Invention represents a form of knowledge that is usually identified with its readable textual description. An invention is seen as a described invention.
At the opposite end of the spectrum are embodied inventions: described inventions that have been applied in a specific, material, case. Formidable questions arise here like: ``what inventions are embodied in an Airbus A 380?'' or ``Are any inventions embodied in the human body?''.
Patenting is about the creation of a body of described inventions and its use, whereas infringement deals with the matching between described inventions and embodied inventions. The state of the art contains described inventions as well as embodied inventions though the degree to which is a matter of dispute and development. By default we will use the term ``invention'' to denote a described invention. If an embodied invention is meant this will always be made explicit, or be clear from the context.
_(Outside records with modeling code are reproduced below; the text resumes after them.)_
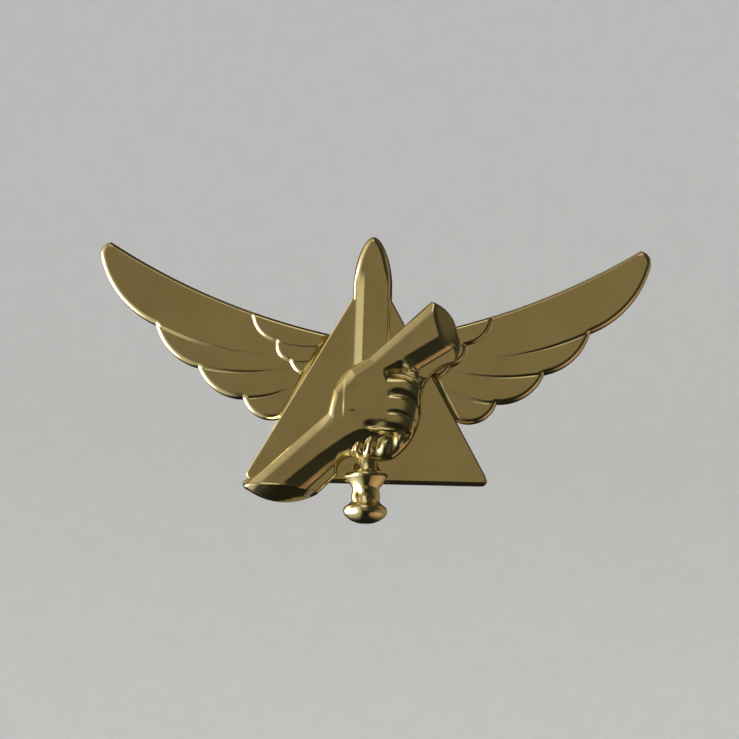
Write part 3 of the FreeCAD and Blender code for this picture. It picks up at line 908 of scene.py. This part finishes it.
# What the metal mirrors: the direction of each patch of light, the cosines where it starts and is full,
# its strength and its colour.
ROOM = [
    ((0.1, -0.98, 0.12), 0.82, 0.99, 0.195, (1.0, 0.82, 0.46)),
    ((-0.96, -0.15, -0.2), 0.35, 0.75, 0.55, (1.0, 0.95, 0.72)),
    ((-0.96, 0.0, -0.2), 0.8, 0.94, 4.5, (1.0, 1.0, 0.95)),
    ((-0.68, -0.25, 0.69), 0.5, 0.9, 0.22, (1.0, 0.82, 0.5)),
    ((0.0, -0.55, 0.83), 0.9, 0.98, 0.8, (1.0, 0.92, 0.7)),
    ((-0.45, 0.35, 0.82), 0.75, 0.95, 0.17, (1.0, 0.8, 0.5)),
    ((0.45, 0.35, 0.82), 0.75, 0.95, 0.045, (1.0, 0.75, 0.5)),
    ((1.0, -0.3, 0.1), 0.3, 0.8, 0.02, (0.9, 1.0, 0.6)),
    ((0.85, 0.5, -0.2), 0.68, 0.88, 0.25, (1.0, 0.74, 0.45)),
    ((0.70, 0.10, -0.70), 0.9, 0.97, 0.34, (1.0, 0.62, 0.36)),
]
ROOM_DARK = (0.013, 0.013, 0.009)


def world():
    """A dim room with a bright window on the left, a soft patch in front and paler walls behind."""
    scene = bpy.context.scene
    scene.world = bpy.data.worlds.new("studio")
    scene.world.use_nodes = True
    tree = scene.world.node_tree
    background = tree.nodes["Background"]
    ray = tree.nodes.new("ShaderNodeTexCoord").outputs["Generated"]

    def vector_math(operation, *inputs):
        node = tree.nodes.new("ShaderNodeVectorMath")
        node.operation = operation
        for socket, value in zip((node.inputs[0], node.inputs[1]), inputs):
            if isinstance(value, bpy.types.NodeSocket):
                tree.links.new(value, socket)
            else:
                socket.default_value = value
        return node

    total = vector_math("ADD", ROOM_DARK).outputs["Vector"]
    for direction, start, full, strength, colour in ROOM:
        toward = vector_math("DOT_PRODUCT", ray, Vector(direction).normalized())
        patch = tree.nodes.new("ShaderNodeMapRange")
        patch.interpolation_type = "SMOOTHSTEP"
        tree.links.new(toward.outputs["Value"], patch.inputs["Value"])
        span = {"From Min": start, "From Max": full, "To Min": 0.0, "To Max": strength}
        for socket, value in span.items():
            patch.inputs[socket].default_value = value
        lit = vector_math("SCALE", colour)
        tree.links.new(patch.outputs["Result"], lit.inputs["Scale"])
        total = vector_math("ADD", total, lit.outputs["Vector"]).outputs["Vector"]
    tree.links.new(total, background.inputs["Color"])
    background.inputs["Strength"].default_value = 1.0
    scene.view_settings.view_transform = "Standard"


camera()
cove()
world()
area_light("key", (-0.5, -0.45, 0.5), 0.35, 7.0)
area_light("fill", (0.5, -0.6, 0.25), 0.4, 1.9)
area_light("back", (0.0, 0.5, 0.6), 0.5, 3.0)
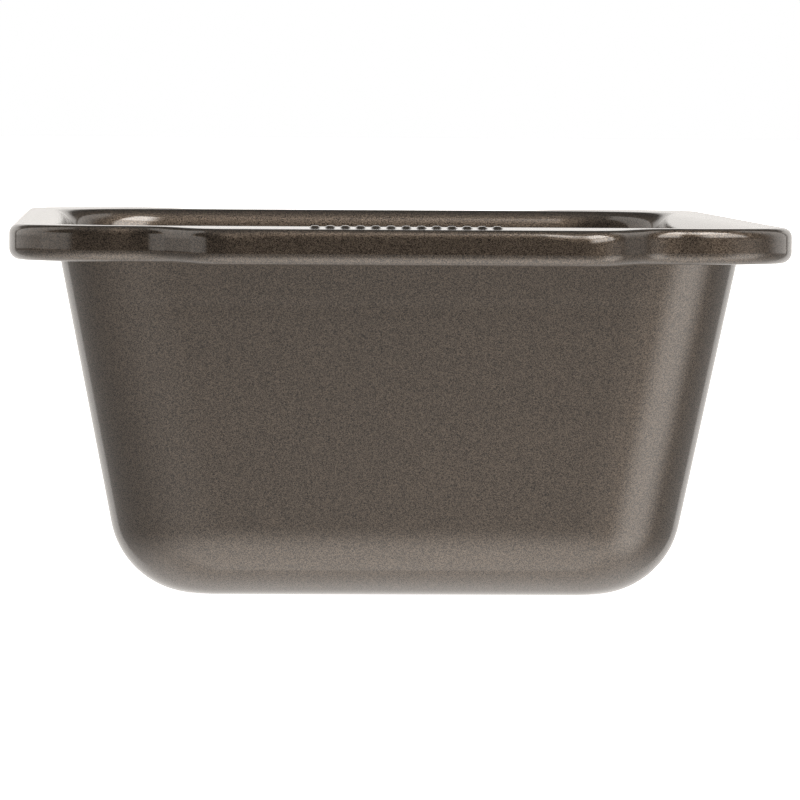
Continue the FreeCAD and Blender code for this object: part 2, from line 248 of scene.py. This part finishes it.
def floor_curve(column, radius, share):
    """The round between floor and wall; share runs from 0 on the floor to 1 on the wall."""
    x, y = wall_plan(column, FLOOR_RADIUS, -FLOOR_RADIUS * column.lean)
    angle = share * (math.pi / 2 - math.atan(column.slope))
    reach = radius * math.sin(angle)
    return Vector((x + column.normal[0] * reach, y + column.normal[1] * reach,
                   FLOOR_RADIUS - radius * math.cos(angle)))


def throat_curve(column, radius, share):
    """The round between wall and flange; share runs from 0 on the wall to 1 on the flange."""
    centre_z = TOP - GAUGE - THROAT_RADIUS
    x, y = wall_plan(column, centre_z, THROAT_RADIUS * column.lean)
    start = math.atan(column.slope)
    angle = start + share * (math.pi / 2 - start)
    reach = -radius * math.cos(angle)
    return Vector((x + column.normal[0] * reach, y + column.normal[1] * reach,
                   centre_z + radius * math.sin(angle)))


def floor_point(column, radius, share):
    """The flat floor; share runs from 0 on the middle line to 1 at the start of the round."""
    edge = floor_curve(column, radius, 0)
    spine = abs(floor_curve(COLUMNS[0], radius, 0).x)
    end = abs(floor_curve(far_end_column(), radius, 0).y)
    middle = max(-(end - spine), min(end - spine, edge.y))
    return Vector((edge.x * share, middle + (edge.y - middle) * share, edge.z))


def far_end_column():
    """The column at the middle of the +Y end."""
    return min(COLUMNS, key=lambda c: (-c.rim[1], abs(c.rim[0])))


def wall_point(column, floor_radius, throat_radius, share):
    """The straight part of a wall, with the faint line that drawing leaves on both ends."""
    low = floor_curve(column, floor_radius, 1)
    high = throat_curve(column, throat_radius, 0)
    point = low.lerp(high, share)
    end_share = abs(column.normal[1]) ** 4
    offset = (point.z - (TOP - DRAW_LINE_DROP)) / DRAW_LINE_WIDTH
    dent = DRAW_LINE_DEPTH * end_share * math.exp(-offset * offset)
    return point - Vector((column.normal[0] * dent, column.normal[1] * dent, 0))


def shoulder_radius(column):
    """The radius of the rim's outer top edge."""
    return SHOULDER + (SOFT_SHOULDER - SHOULDER) * column.soft


def droop(column, share=1.0):
    """How far the flange has come down by a share of its way from the walls to the rim.

    The tabs lean down a little, and the far sides and corners stand up a little."""
    on_tab = smooth((abs(column.rim[1]) - RIM_HALF_LENGTH) / TAB_REACH)
    far = smooth(0.5 + column.rim[1] / (2 * RIM_HALF_LENGTH))
    return share * (TAB_DROOP * on_tab - FAR_LIFT * far * (1 - on_tab))


def bead_rise(x, y):
    """Height of the row of flat oval beads at a place on the -Y tab."""
    middle = -(TAB_END + RIM_HALF_LENGTH - END_REACH) / 2
    along = (y - middle) / BEAD_HALF_LENGTH
    nearest = round(x / BEAD_PITCH)
    if abs(nearest) > BEAD_COUNT // 2 or abs(along) > 1:
        return 0.0
    across = (x - nearest * BEAD_PITCH) / BEAD_HALF_WIDTH
    depth = (1 - math.hypot(across, along)) / BEAD_EDGE
    return BEAD_HEIGHT * smooth(depth)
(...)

Following the EPT we will explicitly not insist on the requirement that an invention be new.3An invention has been new at the time of its making, later on it is still an invention though not new anymore.
The advantage of this terminology is that a patent application can be said to contain an invention even if its novelty is contested. It is very much like mathematical theorems: scientific journals prefer new theorems, but the concept of a theorem as such in no way refers to novelty. Similarly, the discovery of radio-activity is still to be classified as a discovery, though not a new or recent discovery.
We do not assume that all inventions constitute patentable subject matter by definition. Thus some inventions may escape patenting, for instance, if regulations have been adapted because the economic or legal effects of patenting certain classes of inventions are considered detrimental.
Summing up: being an invention is independent of either specific patents or even the existence or operation of entire patenting systems, like being a work is independent of the existence of copyright regulations. Moreover, inventions go through a life-cycle, but never cease to exist.
It is the embodiments that may cease to exist, and in some cases all descriptions of an invention may disappear. From a theoretical point of view the questions ``Was the invention of the combustion engine done by Archimedes '', and ``Was the invention of the combustion engine known to the ancient Greeks'' are reasonable historic questions, currently both provided by a negative answer. Such questions are never seriously asked, but do not differ in principle from the reasonable question ``Was RSA known to the KGB before R, S and A developed it?'' [9].